Hey HN, I've been using GPT a lot lately in some side projects around data generation and benchmarking. During the course of prompt tuning I ended up with a pretty complicated request: the value that I was looking for, an explanation, a criticism, etc. JSON was the most natural output format for this but results would often be broken, have wrong types, or contain missing fields.
There's been some positive movement in this space, like with jsonformer (https://github.com/1rgs/jsonformer) the other day. But nothing that was plug and play with GPT.
This library consolidates the separate logic that I built across 5 different projects. It lets you prompt the model for how it should return fields, inject variable prompts, handle common formatting errors, then cast to pydantic when you're done for typehinting and validation in your IDE. If you're able to play around with it, let me know what you think.

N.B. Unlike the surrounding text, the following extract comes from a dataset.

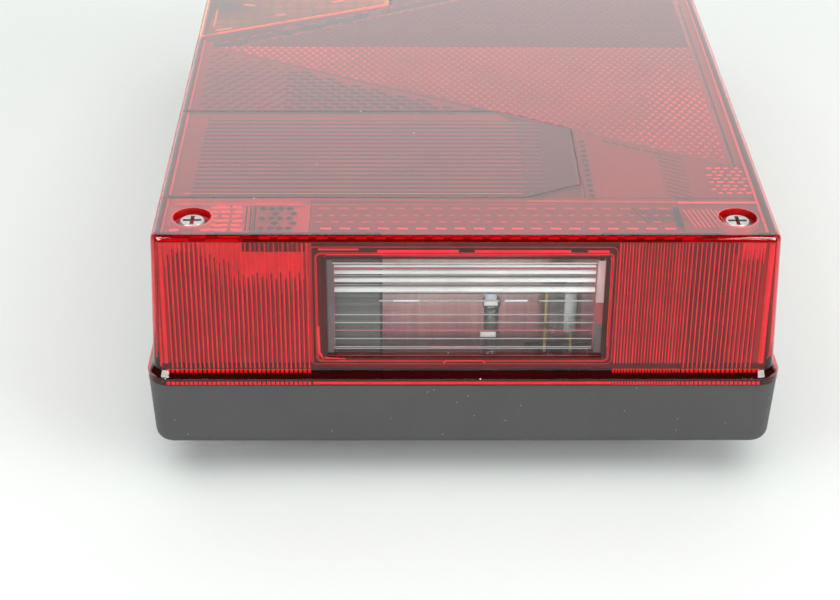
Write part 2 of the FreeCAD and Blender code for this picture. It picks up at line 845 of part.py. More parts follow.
# ---------- number plate lamp: capless bulb standing in a plastic socket ----------
socket = cut(
    box(("plate_x-7", "plate_x+7"), ("plate_y-4.2", "plate_y+4.2"), (STRIP, 17.5)),
    box(("plate_x-5.1", "plate_x+5.1"), ("plate_y-2.6", "plate_y+2.6"), (13.4, 18)),
)
node(socket, "plate_bulb_socket")
bulb = fuse(
    [
        box(("plate_x-4.8", "plate_x+4.8"), ("plate_y-2.2", "plate_y+2.2"), (13.6, 24.5)),
        cone(2.2, 4.9, 2.6, ("plate_x", "plate_y", 22.6)),
        cyl(4.9, 11.4, ("plate_x", "plate_y", 25.2)),
        ball(4.9, ("plate_x", "plate_y", 36.6)),
    ]
)
hollow = fuse(
    [
        cyl(4.3, 10.8, ("plate_x", "plate_y", 25.8)),
        ball(4.3, ("plate_x", "plate_y", 36.6)),
        cyl(0.42, 13, ("plate_x-2.9", "plate_y", 13)),
        cyl(0.42, 13, ("plate_x+2.9", "plate_y", 13)),
    ]
)
node(cut(bulb, hollow), "plate_bulb_glass")
wires = [
    cyl(0.32, 20.6, ("plate_x-2.9", "plate_y", 13.6)),
    cyl(0.32, 20.6, ("plate_x+2.9", "plate_y", 13.6)),
    cyl(0.42, 6.4, ("plate_x-3.2", "plate_y", 34.0), "x"),
]
node(fuse(wires), "plate_bulb_filament")
post = fuse(
    [
        cyl(2.1, 10.0, (6.2, "plate_y", STRIP)),
        cyl(1.7, 9.0, (6.2, "plate_y", 22.0)),
        ball(2.1, (6.2, "plate_y", 30.6)),
    ]
)
node(post, "carrier_rivet_post")

# ---------- lens shell, split into its red, amber and fog segments ----------
lb = body("LensShell")
pad(
    lb,
    rounded(sketch(lb, "foot_high"), "foot_half", "foot_half" + LONG, "corner+0.3"),
    "depth_all-foot_high",
)
drafted(lb, "depth_all-foot_high", "foot_half-top_half", "foot_high", False)
fillet(lb, 1.5, level(D["depth_all"]))
pad(
    lb,
    rounded(sketch(lb, "base_top"), "width_all/2", "length_all/2", "corner+1.7"),
    "flange_high-base_top",
)
loft(
    lb,
    rounded(sketch(lb, "flange_high"), "width_all/2-0.4", "length_all/2-0.4", "corner+1.4"),
    rounded(sketch(lb, "foot_high"), "foot_half", "foot_half" + LONG, "corner+0.3"),
)
pocket(
    lb,
    rounded(sketch(lb, "flange_high+0.1"), "lip_half", "lip_half" + LONG, 1.4),
    "flange_high-base_top+0.5",
)
hollow = body("LensHollow")
pad(
    hollow,
    rounded(
        sketch(hollow, "flange_high"), "foot_half-lens_wall", "foot_half-lens_wall" + LONG, 1.4
    ),
    "depth_all-lens_wall-flange_high",
)
drafted(hollow, "depth_all-foot_high", "foot_half-top_half", "flange_high", False)
wells, drills = [], []
for sx in ("", "-"):
    for sy in ("", "-"):
        x, y = sx + "screw_x", sy + "screw_y"
        wells.append(cyl("well_rad+1.15", "depth_all-lens_wall-boss_high+0.5", (x, y, "boss_high")))
        drills.append(cyl("well_rad", "depth_all-well_floor+1", (x, y, "well_floor")))
        drills.append(cyl("shank_rad+0.2", "well_floor-boss_high+2", (x, y, "boss_high-1")))
shell = cut(fuse([cut(lb, hollow)] + wells), fuse(drills), "WholeLens")


def zone(name, points, low_z):
    """A prism that takes one segment out of the shell."""
    z = body(name)
    pad(z, polygon(sketch(z, low_z), points), 40.0)
    return z


amber_line = [
    (-75.0, -10.86),
    ("amber_x", 16.2),
    ("amber_x", 99.0),
    (-75.0, 99.0),
]
amber_line_in = [
    (-75.0, -10.74),
    ("amber_x-seam", 16.3),
    ("amber_x-seam", 98.9),
    (-75.0, 98.9),
]
fog_line = [
    (-75.0, -99.0),
    (13.5, -99.0),
    (26.4, -92.4),
    (26.4, -63.2),
    (10.4, -53.8),
    (-75.0, -53.8),
]
fog_line_in = [
    (-75.0, -98.9),
    (13.45, -98.9),
    (26.3, -92.3),
    (26.3, -63.3),
    (10.35, -53.9),
    (-75.0, -53.9),
]
opening = box(
    ("-window_half-0.08", "window_half+0.08"), (-125, -110), ("window_low-0.08", "window_high+0.08")
)
outside = fuse([zone("AmberCut", amber_line, 21.0), zone("FogCut", fog_line, 21.0), opening])
node(cut(shell, outside), "main_lens")
node(common(shell, zone("AmberZone", amber_line_in, 21.1)), "amber_lens")
node(common(shell, zone("FogZone", fog_line_in, 21.1)), "fog_lens")

# number plate window: clear, with a raised rim and flutes moulded across its inner face
frame = box(("-window_half", "window_half"), (-117.4, -115.4), ("window_low", "window_high"))
dished = box(
    ("-window_half+1.2", "window_half-1.2"), (-119, -116.7), ("window_low+1", "window_high-1")
)
flutes = []
pitch = (D["window_high"] - D["window_low"] - 2.4) / 10
for i in range(10):
    zc = D["window_low"] + 1.2 + pitch * (i + 0.5)
    f = cyl(pitch * 0.54, "2*window_half-2.6", ("-window_half+1.3", -115.2, zc), "x")
    flutes.append(f)
flutes = common(
    fuse(flutes),
    box(("-window_half+1", "window_half-1"), (-116.3, -112), ("window_low+0.5", "window_high-0.5")),
)
node(fuse([cut(frame, dished), flutes]), "plate_window")

# triangular reflex reflector plate under the lens face
tb = body("TriangleReflector")
half = "(tri_base-tri_apex)*0.57735"
s = sketch(tb, "depth_all-lens_wall-2.3")
polygon(
    s,
    [
        ("tri_apex+1.5", "tri_mid+0.9"),
        ("tri_apex+1.5", "tri_mid-0.9"),
        ("tri_base-2", "tri_mid-%s+1.2" % half),
        ("tri_base", "tri_mid-%s+3.2" % half),
        ("tri_base", "tri_mid+%s-3.2" % half),
        ("tri_base-2", "tri_mid+%s-1.2" % half),
    ],
)
pad(tb, s, 2.3)
node(tb, "triangle_reflector")

# ---------- lens screws and their washers ----------
spots = [("near_left", "-", "-"), ("near_right", "", "-"), ("far_left", "-", ""), ("far_right", "", "")]
for name, sx, sy in spots:
    x, y = sx + "screw_x", sy + "screw_y"
    node(ring("well_rad-0.25", "shank_rad+0.2", 0.8, (x, y, "well_floor")), "screw_washer_" + name)
    head = fuse(
        [
            cyl("head_rad", 1.3, (x, y, "well_floor+0.8")),
            cone("head_rad", "head_rad-1.1", 1.1, (x, y, "well_floor+2.1")),
            cyl("shank_rad", "well_floor+0.8-screw_tip-1.5", (x, y, "screw_tip+1.5")),
            cone(0.6, "shank_rad", 1.5, (x, y, "screw_tip")),
        ]
    )
    cx, cy = num(x), num(y)
    cross = fuse(
        [
            box((x + "-2", x + "+2"), (y + "-0.42", y + "+0.42"), ("well_floor+1.6", 60)),
            box((x + "-0.42", x + "+0.42"), (y + "-2", y + "+2"), ("well_floor+1.6", 60)),
        ]
    )
    node(cut(head, cross), "lens_screw_" + name)

# ---------- check everything, then write one STEP per node ----------
doc.recompute()
bad = [o.Name for o in doc.Objects if "Invalid" in o.State or "Error" in o.State]
if bad:
    raise SystemExit("failed objects: %s" % bad)
for label, obj in NODES:
    shp = obj.Shape
    if shp.isNull() or not shp.isValid() or not shp.Solids:
        raise SystemExit("bad shape: " + label)
os.makedirs("parts", exist_ok=True)
for label, obj in NODES:
    obj.Shape.exportStep("parts/%s.step" % label)
    b = obj.Shape.BoundBox
    print(
        "%-26s solids %d vol %9.1f  x %.1f..%.1f y %.1f..%.1f z %.1f..%.1f"
        % (label, len(obj.Shape.Solids), obj.Shape.Volume, b.XMin, b.XMax, b.YMin, b.YMax, b.ZMin, b.ZMax)
    )
print(len(NODES), "nodes")
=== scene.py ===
"""Trailer tail light with number plate lamp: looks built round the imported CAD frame, in metres."""
import bpy, bmesh, math, json, random
import numpy as np
from mathutils import Vector, Matrix


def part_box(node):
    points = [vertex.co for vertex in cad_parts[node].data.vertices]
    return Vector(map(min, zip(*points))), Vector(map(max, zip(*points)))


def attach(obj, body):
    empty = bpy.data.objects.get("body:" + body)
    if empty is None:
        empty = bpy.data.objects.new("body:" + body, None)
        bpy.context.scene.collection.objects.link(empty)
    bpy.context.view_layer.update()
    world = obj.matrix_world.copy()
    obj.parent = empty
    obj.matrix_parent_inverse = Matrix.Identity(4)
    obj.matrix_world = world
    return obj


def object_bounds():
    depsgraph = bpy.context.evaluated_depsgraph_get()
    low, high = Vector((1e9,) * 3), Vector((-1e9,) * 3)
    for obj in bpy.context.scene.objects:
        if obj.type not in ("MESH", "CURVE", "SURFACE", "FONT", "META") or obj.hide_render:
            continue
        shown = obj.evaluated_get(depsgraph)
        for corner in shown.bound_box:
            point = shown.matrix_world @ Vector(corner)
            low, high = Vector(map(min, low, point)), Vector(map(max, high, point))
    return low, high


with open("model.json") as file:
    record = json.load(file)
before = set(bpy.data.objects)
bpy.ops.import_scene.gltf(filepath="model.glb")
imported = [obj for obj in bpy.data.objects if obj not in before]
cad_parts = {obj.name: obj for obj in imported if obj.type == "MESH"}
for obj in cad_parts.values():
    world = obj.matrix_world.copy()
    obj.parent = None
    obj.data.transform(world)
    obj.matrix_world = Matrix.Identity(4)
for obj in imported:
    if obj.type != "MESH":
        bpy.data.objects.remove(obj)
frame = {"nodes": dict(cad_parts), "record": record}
cad_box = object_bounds()
rng = random.Random(7)
MM = 0.001

# =====================================================================================
# materials
# =====================================================================================


def new_material(name):
    m = bpy.data.materials.new(name)
    m.use_nodes = True
    nt = m.node_tree
    nt.nodes.clear()
    out = nt.nodes.new("ShaderNodeOutputMaterial")
    return m, nt, out


def coords(nt):
    return nt.nodes.new("ShaderNodeTexCoord").outputs["Object"]


def noise(nt, scale, detail=3.0, rough=0.5, stretch=None):
    n = nt.nodes.new("ShaderNodeTexNoise")
    n.inputs["Scale"].default_value = scale
    n.inputs["Detail"].default_value = detail
    n.inputs["Roughness"].default_value = rough
    src = coords(nt)
    if stretch:
        mp = nt.nodes.new("ShaderNodeMapping")
        mp.inputs["Scale"].default_value = stretch
        nt.links.new(src, mp.inputs["Vector"])
        src = mp.outputs["Vector"]
    nt.links.new(src, n.inputs["Vector"])
    return n


def ramp(nt, src, stops):
    r = nt.nodes.new("ShaderNodeValToRGB")
    el = r.color_ramp.elements
    while len(el) < len(stops):
        el.new(0.5)
    for e, (pos, col) in zip(el, stops):
        e.position = pos
        e.color = tuple(col) + (1.0,) if len(col) == 3 else col
    nt.links.new(src, r.inputs["Fac"])
    return r


def bump(nt, src, target, strength, distance):
    b = nt.nodes.new("ShaderNodeBump")
    b.inputs["Strength"].default_value = strength
    b.inputs["Distance"].default_value = distance
    nt.links.new(src, b.inputs["Height"])
    nt.links.new(b.outputs["Normal"], target.inputs["Normal"])
    return b


def shade(col, k):
    return tuple(min(1.0, c * k) for c in col)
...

What we've found useful in practice in dealing with similar problems:
- Use json5 instead of json when parsing. It allows trailing commas.
- Don't let it respond in true/false. Instead, ask it for a short sentence explaining whether it is true or false. Afterwards, use a small embedding model such as sbert to extract true/false from the sentence. We've found that GPT is able to reason better in this case, and it is much more robust.
- For numerical scores, do a similar thing by asking GPT for a description, then with the small embedding model write a few examples matching your score scale, and for each response use the score of the best matched example. If you let GPT give you scores directly without explanation, 20% of the time it will give you nonsense.